▶ **INSTRUCTION**
Show, in full, each line of the data that contains "materials".

▶ **DATA SHOWN**
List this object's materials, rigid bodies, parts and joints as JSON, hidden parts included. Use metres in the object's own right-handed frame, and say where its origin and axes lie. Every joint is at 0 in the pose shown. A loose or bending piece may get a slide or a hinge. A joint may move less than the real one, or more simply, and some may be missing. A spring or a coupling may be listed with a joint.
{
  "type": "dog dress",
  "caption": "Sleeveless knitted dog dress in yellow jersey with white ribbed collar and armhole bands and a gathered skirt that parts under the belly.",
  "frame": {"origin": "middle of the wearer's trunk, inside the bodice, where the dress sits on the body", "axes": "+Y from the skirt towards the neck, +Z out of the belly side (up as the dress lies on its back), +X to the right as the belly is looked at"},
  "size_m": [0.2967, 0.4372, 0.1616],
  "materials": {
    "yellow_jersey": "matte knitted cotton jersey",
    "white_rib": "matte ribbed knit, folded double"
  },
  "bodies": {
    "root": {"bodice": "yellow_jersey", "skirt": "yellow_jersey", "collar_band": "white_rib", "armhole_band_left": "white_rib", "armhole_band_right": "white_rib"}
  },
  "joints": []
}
...
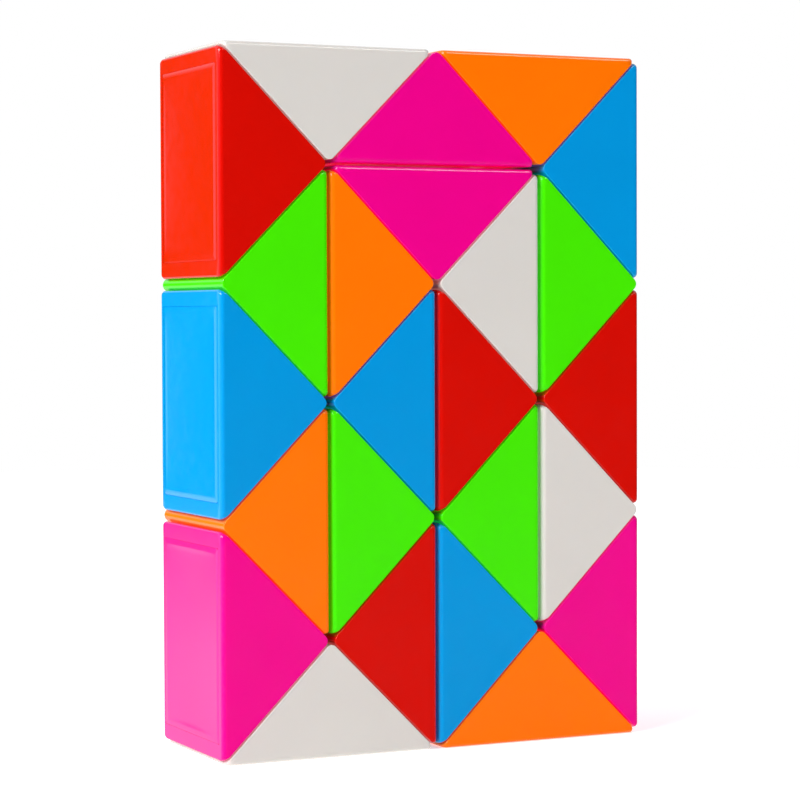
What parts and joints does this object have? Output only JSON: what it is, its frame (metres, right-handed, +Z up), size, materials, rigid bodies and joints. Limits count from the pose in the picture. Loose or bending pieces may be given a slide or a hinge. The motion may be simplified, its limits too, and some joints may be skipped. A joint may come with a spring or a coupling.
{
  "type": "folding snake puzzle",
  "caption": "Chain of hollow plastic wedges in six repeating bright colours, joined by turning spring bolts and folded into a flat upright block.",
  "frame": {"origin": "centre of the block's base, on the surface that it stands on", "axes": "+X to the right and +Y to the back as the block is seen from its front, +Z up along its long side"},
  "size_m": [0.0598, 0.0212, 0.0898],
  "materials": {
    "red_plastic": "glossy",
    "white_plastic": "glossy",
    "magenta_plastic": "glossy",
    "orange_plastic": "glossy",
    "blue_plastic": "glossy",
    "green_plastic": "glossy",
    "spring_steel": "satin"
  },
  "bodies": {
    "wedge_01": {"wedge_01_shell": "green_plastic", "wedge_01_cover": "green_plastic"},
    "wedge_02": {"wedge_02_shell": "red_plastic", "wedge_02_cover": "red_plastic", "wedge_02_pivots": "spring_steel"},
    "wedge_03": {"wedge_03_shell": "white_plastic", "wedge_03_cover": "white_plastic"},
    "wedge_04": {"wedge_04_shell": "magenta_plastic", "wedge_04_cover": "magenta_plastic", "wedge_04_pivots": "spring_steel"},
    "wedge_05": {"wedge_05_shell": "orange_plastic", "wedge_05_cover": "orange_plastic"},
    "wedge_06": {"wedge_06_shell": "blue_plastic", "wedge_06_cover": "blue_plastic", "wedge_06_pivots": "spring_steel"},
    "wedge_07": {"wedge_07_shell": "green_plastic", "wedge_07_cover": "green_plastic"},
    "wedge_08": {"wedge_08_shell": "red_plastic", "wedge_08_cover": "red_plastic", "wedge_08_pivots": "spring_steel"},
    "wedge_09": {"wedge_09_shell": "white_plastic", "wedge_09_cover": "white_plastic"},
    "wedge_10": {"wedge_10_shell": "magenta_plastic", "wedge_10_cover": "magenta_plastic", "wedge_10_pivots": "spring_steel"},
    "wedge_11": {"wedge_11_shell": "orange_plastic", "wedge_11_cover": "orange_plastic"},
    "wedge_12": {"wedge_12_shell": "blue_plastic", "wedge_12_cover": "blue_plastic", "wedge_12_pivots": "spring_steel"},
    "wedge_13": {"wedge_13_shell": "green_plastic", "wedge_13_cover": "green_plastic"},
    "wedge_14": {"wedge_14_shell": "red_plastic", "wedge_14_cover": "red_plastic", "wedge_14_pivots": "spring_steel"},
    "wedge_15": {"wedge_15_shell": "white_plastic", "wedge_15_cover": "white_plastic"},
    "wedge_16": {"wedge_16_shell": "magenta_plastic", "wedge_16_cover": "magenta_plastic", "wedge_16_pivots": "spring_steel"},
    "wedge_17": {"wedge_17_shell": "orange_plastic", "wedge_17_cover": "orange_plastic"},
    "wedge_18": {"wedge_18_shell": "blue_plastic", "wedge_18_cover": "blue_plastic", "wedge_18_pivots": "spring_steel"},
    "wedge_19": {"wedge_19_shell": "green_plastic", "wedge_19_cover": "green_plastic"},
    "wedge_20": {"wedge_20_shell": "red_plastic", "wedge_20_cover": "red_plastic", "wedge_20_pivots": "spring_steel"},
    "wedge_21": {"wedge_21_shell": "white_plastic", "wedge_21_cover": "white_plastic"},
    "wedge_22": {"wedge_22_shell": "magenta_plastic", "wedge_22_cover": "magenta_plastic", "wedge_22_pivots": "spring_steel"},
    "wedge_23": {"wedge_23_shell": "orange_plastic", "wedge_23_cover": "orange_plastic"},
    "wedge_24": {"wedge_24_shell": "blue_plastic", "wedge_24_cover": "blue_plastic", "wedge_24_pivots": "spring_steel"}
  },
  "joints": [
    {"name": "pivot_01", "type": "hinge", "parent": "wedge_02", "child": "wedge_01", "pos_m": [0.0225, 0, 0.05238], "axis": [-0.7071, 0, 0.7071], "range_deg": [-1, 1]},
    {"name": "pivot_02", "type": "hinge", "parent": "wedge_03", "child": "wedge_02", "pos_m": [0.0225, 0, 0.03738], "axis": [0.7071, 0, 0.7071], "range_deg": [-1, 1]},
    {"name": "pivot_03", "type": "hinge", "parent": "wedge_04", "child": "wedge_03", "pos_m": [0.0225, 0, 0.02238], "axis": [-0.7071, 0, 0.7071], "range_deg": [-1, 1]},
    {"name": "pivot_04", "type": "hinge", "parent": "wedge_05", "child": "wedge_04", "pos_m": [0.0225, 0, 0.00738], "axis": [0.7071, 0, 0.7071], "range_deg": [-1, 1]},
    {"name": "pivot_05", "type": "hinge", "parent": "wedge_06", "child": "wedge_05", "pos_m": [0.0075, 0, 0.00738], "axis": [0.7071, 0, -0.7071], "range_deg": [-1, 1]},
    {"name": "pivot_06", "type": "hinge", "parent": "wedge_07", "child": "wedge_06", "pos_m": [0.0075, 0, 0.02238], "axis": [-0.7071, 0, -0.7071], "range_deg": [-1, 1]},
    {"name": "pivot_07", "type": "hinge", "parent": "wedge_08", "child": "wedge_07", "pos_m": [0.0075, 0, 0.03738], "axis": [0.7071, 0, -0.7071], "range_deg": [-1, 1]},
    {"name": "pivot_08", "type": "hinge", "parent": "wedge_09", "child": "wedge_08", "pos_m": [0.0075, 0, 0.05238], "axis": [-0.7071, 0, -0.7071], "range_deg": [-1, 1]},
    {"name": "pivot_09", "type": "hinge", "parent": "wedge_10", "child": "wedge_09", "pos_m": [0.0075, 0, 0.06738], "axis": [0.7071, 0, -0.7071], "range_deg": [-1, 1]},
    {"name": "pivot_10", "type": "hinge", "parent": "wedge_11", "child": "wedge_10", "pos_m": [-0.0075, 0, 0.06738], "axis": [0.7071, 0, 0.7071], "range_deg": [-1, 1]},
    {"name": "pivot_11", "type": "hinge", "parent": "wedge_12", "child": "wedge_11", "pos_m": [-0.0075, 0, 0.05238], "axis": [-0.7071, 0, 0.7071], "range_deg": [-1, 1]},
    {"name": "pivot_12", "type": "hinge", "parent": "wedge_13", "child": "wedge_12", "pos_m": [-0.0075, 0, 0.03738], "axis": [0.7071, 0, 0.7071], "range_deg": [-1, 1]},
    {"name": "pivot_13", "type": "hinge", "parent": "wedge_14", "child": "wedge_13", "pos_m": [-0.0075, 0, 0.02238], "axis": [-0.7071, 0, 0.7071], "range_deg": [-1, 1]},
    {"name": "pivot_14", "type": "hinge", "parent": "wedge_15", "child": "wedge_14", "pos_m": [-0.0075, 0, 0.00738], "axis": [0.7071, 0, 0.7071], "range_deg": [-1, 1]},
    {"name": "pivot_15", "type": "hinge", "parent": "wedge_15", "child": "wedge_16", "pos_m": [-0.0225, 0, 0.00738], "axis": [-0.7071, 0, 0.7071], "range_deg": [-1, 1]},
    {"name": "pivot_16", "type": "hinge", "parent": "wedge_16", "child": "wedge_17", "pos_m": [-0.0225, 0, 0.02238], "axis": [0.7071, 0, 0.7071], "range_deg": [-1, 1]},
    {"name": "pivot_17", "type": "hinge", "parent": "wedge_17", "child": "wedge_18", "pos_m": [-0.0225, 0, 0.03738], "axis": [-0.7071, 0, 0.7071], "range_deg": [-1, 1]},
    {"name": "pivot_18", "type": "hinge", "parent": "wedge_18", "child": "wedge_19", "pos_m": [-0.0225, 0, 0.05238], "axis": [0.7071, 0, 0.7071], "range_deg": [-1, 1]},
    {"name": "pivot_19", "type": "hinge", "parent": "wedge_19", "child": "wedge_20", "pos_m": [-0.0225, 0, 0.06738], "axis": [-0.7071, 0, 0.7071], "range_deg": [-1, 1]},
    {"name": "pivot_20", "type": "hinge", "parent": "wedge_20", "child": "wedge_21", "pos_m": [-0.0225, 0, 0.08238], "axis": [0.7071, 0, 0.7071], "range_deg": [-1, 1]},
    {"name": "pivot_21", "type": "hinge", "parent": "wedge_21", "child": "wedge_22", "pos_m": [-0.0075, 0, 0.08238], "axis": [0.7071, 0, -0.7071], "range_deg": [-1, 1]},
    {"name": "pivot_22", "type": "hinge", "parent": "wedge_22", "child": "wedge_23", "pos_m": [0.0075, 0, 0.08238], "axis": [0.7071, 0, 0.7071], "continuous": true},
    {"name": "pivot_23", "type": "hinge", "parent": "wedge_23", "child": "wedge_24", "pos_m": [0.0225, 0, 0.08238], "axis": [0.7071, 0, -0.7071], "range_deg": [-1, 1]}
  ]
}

▶ **WRITTEN RESPONSE**
List this object's materials, rigid bodies, parts and joints as JSON, hidden parts included. Use metres in the object's own right-handed frame, and say where its origin and axes lie. Every joint is at 0 in the pose shown. A loose or bending piece may get a slide or a hinge. A joint may move less than the real one, or more simply, and some may be missing. A spring or a coupling may be listed with a joint.
  "materials": {
What parts and joints does this object have? Output only JSON: what it is, its frame (metres, right-handed, +Z up), size, materials, rigid bodies and joints. Limits count from the pose in the picture. Loose or bending pieces may be given a slide or a hinge. The motion may be simplified, its limits too, and some joints may be skipped. A joint may come with a spring or a coupling.
  "materials": {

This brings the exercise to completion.